What is asked:
Give the number of lines in the listing below that include the word "before", with nothing more.

Raw data:
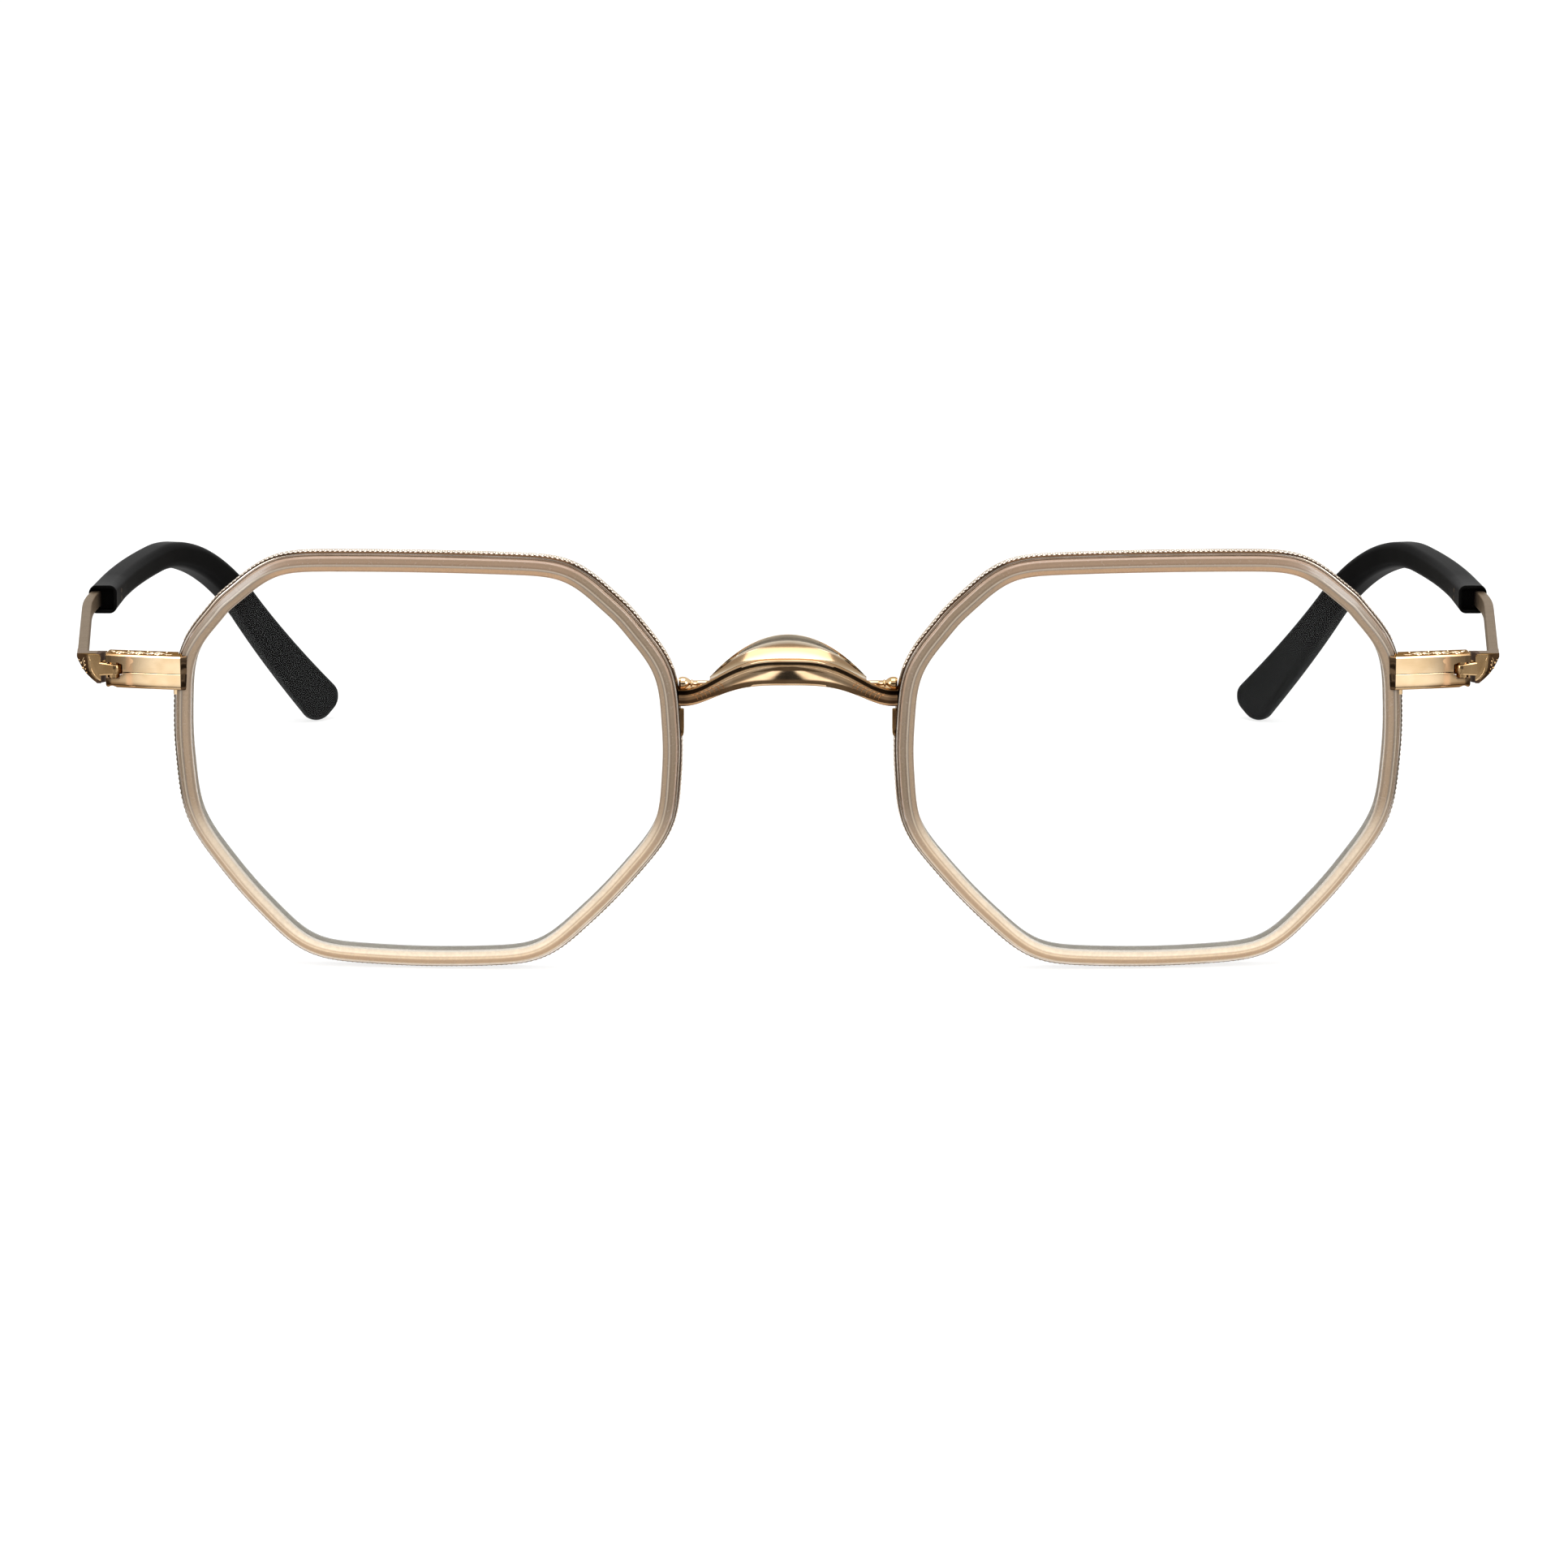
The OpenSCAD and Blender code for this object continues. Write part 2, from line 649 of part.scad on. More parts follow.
// Tip: rounded sleeve with a pocket in its front end, from which a bore runs back round the core
bore_end = strip_l + core_l + core_end_gap;
function tip_out(s) = strip_t / 2 + lookup(s, [[strip_l, tip_lip], [strip_l + heel_l, tip_wall]]);
function tip_width(s) = lookup(s, [[ear_l, tip_w], [temple_l, tip_end_w]]);
function tip_in(s) = tip_out(s) - tip_width(s);
function tip_half(s) = lookup(s, [
    [strip_l, tip_h / 2], [strip_l + heel_l, tip_neck_h / 2], [ear_l - bend_l / 2, tip_neck_h / 2],
    [ear_l + bend_l / 2, tip_drop_h / 2], [temple_l, tip_end_h / 2]
]);
function tip_section(s, cut_w, cut_h) =
    course_round_rect(
        s, tip_in(s) + cut_w, tip_out(s) - cut_w,
        -tip_half(s) + cut_h, tip_half(s) - cut_h, min(tip_r, tip_width(s) / 2 - cut_w - bore_r)
    );
function bore_section(s) =
    course_round_rect(
        s, -core_t / 2 - core_gap, core_t / 2 + core_gap,
        -core_h / 2 - core_gap, core_h / 2 + core_gap, bore_r
    );
function pocket_section(s) =
    course_round_rect(
        s, tip_in(strip_l) + pocket_wall, strip_t / 2 + core_gap,
        -tip_h / 2 + pocket_wall, tip_h / 2 - pocket_wall, pocket_r
    );
// Section of the tip's rounded rear end, at an angle from 0 where the rounding starts to 90 at the end
function dome_section(a) =
    tip_section(temple_l - dome_l * (1 - sin(a)), dome_w * (1 - cos(a)), dome_l * (1 - cos(a)));
dome_last = 75;
tip_sections = concat(
    [for (i = [course_n : -1 : 0], s = [course_s(i)]) 
        if (s > strip_l + pocket_d + root_l && s < bore_end) bore_section(s)],
    [bore_section(strip_l + pocket_d), pocket_section(strip_l + pocket_d), pocket_section(strip_l)],
    [tip_section(strip_l, 0, 0)],
    [for (i = [0 : course_n], s = [course_s(i)]) if (s > strip_l + root_l && s < temple_l - dome_l - root_l)
        tip_section(s, 0, 0)],
    [for (a = [0 : dome_last / 5 : dome_last]) dome_section(a)]
);
pin_s = strip_l + pin_back;
pin_root = core_t / 2 + core_gap + seat_gap;
module tip_pins_solid(grow) {
    reach = tip_width(pin_s) - tip_out(pin_s);
    for (k = [-0.5, 0.5])
        translate(course_at(pin_s) + course_up(pin_s) * k * tip_pin_pitch)
            rotate([0, 0, -turn_at(pin_s)]) rotate([0, -90, 0]) translate([0, 0, pin_root])
                cylinder(d = tip_pin_d + 2 * grow, h = reach - pin_root + (grow > 0 ? tip_wall : 0));
}
module temple_tip(side) {
    color(black) on_side(side) front_stance() hinge_stance()
        difference() {
            skin_of(tip_sections);
            tip_pins_solid(seat_gap);
        }
}
module tip_pins(side) {
    color(satin_gold) on_side(side) front_stance() hinge_stance() tip_pins_solid(0);
}

// Bridge bar: arched strip between the rims
bar_z = lens_z + bar_up;
bar_end_y = lens_y - edge_r * sin(wrap) + bar_back;
bar_half = lens_x - edge_r;
bar_steps = 12;
function bar_drop(t) = bar_rise * (bar_arch * t * t + (1 - bar_arch) * pow(t, 4));
function bar_front(t) = bar_end_y - bar_bow * (1 - t * t);
function bar_height(t) = bar_h + (bar_end_h - bar_h) * t * t;
function bar_section(x) =
    let (t = abs(x) / bar_half, y = bar_front(t), z = bar_z - bar_drop(t), h = bar_height(t) / 2)
    [[x, y, z - h], [x, y, z + h], [x, y + bar_t, z + h], [x, y + bar_t, z - h]];
module bridge_bar() {
    color(gold) front_stance()
        difference() {
            skin_of([for (i = [-bar_steps : bar_steps]) bar_section(i / bar_steps * (bar_half + rim_out))]);
            rim_space(seat_gap);
            mirror([1, 0, 0]) rim_space(seat_gap);
        }
}

// Saddle: hollowed plate from the back of the bar to a higher, rounder lip
saddle_steps = 12;
saddle_across = 6;
function saddle_point(x, v) =
    let (
        t = x / saddle_half,
        tb = abs(x) / bar_half,
        front_z = bar_z - bar_drop(tb) + saddle_up,
        lip_z = bar_z + bar_h / 2 + lip_up - lip_rise * t * t,
        reach = saddle_d - saddle_taper * t * t,
        y = bar_front(tb) + bar_t + seat_gap + reach * v
    )
    [x, y, front_z + (lip_z - front_z) * v - hollow * (1 - t * t) * 4 * v * (1 - v)];
function saddle_section(x) = concat(
    [for (j = [0 : saddle_across]) saddle_point(x, j / saddle_across)],
    [for (j = [saddle_across : -1 : 0]) saddle_point(x, j / saddle_across) - [0, 0, saddle_t]]
);
module nose_saddle() {
    color(gold) front_stance()
        skin_of([for (i = [-saddle_steps : saddle_steps]) saddle_section(i / saddle_steps * saddle_half)]);
}

// Round arm from the saddle to the rim, with its bulb
arm_z = lens_z + arm_up;
arm_l = bar_half - saddle_half - seat_gap;
arm_y = bar_end_y + bar_t + arm_d / 2 + seat_gap;
module bridge_arm(side) {
    color(gold) on_side(side) front_stance()
        difference() {
            translate([saddle_half + seat_gap, arm_y, arm_z]) rotate([0, 90, 0])
                rotate_extrude() polygon([
                    [0, 0], [arm_d / 2, 0], [arm_d / 2, arm_l - bulb_l],
                    [bulb_d / 2, arm_l - bulb_l + bulb_taper],
                    [bulb_d / 2, arm_l + rim_out], [0, arm_l + rim_out]
                ]);
            rim_space(seat_gap);
        }
}
// Solder pad along the nose side of the rim, below the bar
module bridge_pad(side) {
    color(gold) on_side(side) front_stance()
        difference() {
            translate([bar_half - pad_t, bar_end_y, bar_z - bar_rise - bar_end_h / 2 - pad_h])
                cube([pad_t + rim_out, bar_t, pad_h]);
            rim_space(seat_gap);
        }
}

rim("right");  // rim_right
rim("left");  // rim_left
liner("right");  // liner_right
liner("left");  // liner_left
lens("right");  // lens_right
lens("left");  // lens_left
bridge_bar();
nose_saddle();
bridge_arm("right");  // bridge_arm_right
bridge_arm("left");  // bridge_arm_left
bridge_pad("right");  // bridge_pad_right
bridge_pad("left");  // bridge_pad_left
endpiece_upper("right");  // endpiece_upper_right
endpiece_upper("left");  // endpiece_upper_left
endpiece_lower("right");  // endpiece_lower_right
endpiece_lower("left");  // endpiece_lower_left
closing_screw("right");  // closing_screw_right
closing_screw("left");  // closing_screw_left
hinge_screw("right");  // hinge_screw_right
hinge_screw("left");  // hinge_screw_left
hinge_block("right");  // hinge_block_right
hinge_block("left");  // hinge_block_left
temple_strip("right");  // temple_strip_right
temple_strip("left");  // temple_strip_left
temple_tip("right");  // temple_tip_right
temple_tip("left");  // temple_tip_left
tip_pins("right");  // tip_pins_right
tip_pins("left");  // tip_pins_left
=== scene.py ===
import math

import bmesh
import bpy
import numpy as np
from mathutils import Matrix, Vector


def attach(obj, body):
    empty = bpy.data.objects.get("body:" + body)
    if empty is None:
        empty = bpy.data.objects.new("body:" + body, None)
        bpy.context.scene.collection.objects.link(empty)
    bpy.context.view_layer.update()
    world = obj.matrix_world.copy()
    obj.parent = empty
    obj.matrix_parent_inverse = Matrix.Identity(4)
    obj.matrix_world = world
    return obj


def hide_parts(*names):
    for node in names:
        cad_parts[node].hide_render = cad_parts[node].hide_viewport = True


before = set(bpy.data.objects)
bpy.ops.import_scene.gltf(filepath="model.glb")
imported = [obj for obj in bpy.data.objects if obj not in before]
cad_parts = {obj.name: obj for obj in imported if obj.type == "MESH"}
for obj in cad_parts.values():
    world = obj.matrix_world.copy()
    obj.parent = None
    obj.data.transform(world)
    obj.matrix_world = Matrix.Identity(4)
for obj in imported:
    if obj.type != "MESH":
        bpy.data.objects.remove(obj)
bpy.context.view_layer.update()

# Studio: a pale floor that runs on into a white surround, soft lamps above and beside it,
# and a dark wall behind the camera, whose reflection gives polished metal its brown shadows.
MM = 0.001
scene = bpy.context.scene
scene.view_settings.view_transform = "Standard"


class Signal:
    """One output of a shader node. Sums and products of signals add the nodes that work them out."""

    def __init__(self, shader, node, output=0):
        self.shader = shader
        self.node = node
        self.socket = node.outputs[output]

    def out(self, output):
        return Signal(self.shader, self.node, output)

    def maths(self, operation, first, second):
        kind = "ShaderNodeVectorMath" if self.socket.type == "VECTOR" else "ShaderNodeMath"
        return self.shader.node(kind, {"operation": operation}, {0: first, 1: second})

    def __add__(self, other):
        return self.maths("ADD", self, other)

    def __radd__(self, other):
        return self.maths("ADD", other, self)

    def __sub__(self, other):
        return self.maths("SUBTRACT", self, other)

    def __rsub__(self, other):
        return self.maths("SUBTRACT", other, self)

    def __mul__(self, other):
        return self.maths("MULTIPLY", self, other)

    def __rmul__(self, other):
        return self.maths("MULTIPLY", other, self)

    def band(self, low, high):
        """0 below low, 1 above high, and smooth between them."""
        settings = {"interpolation_type": "SMOOTHSTEP"}
        return self.shader.node("ShaderNodeMapRange", settings, {0: self, 1: low, 2: high})


class Shader:
    """Node tree of a material or of the world."""

    def __init__(self, tree):
        self.tree = tree

    def node(self, kind, settings=None, inputs=None, output=0):
        made = self.tree.nodes.new(kind)
        for name, value in (settings or {}).items():
            if name == "stops":
                self.set_stops(made.color_ramp, value)
            else:
                setattr(made, name, value)
        for key, value in (inputs or {}).items():
            self.feed(made.inputs[key], value)
        return Signal(self, made, output)

    def set_stops(self, ramp, stops):
        while len(ramp.elements) < len(stops):
            ramp.elements.new(1)
        for element, (place, colour) in zip(ramp.elements, stops):
            element.position = place
            element.color = colour

    def feed(self, socket, value):
        if isinstance(value, Signal):
            self.tree.links.new(value.socket, socket)
        else:
            socket.default_value = value

    def mix(self, share, first, second):
        """Colour between two others."""
        settings = {"data_type": "RGBA"}
        return self.node("ShaderNodeMix", settings, {0: share, 6: first, 7: second}, 2)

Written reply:
2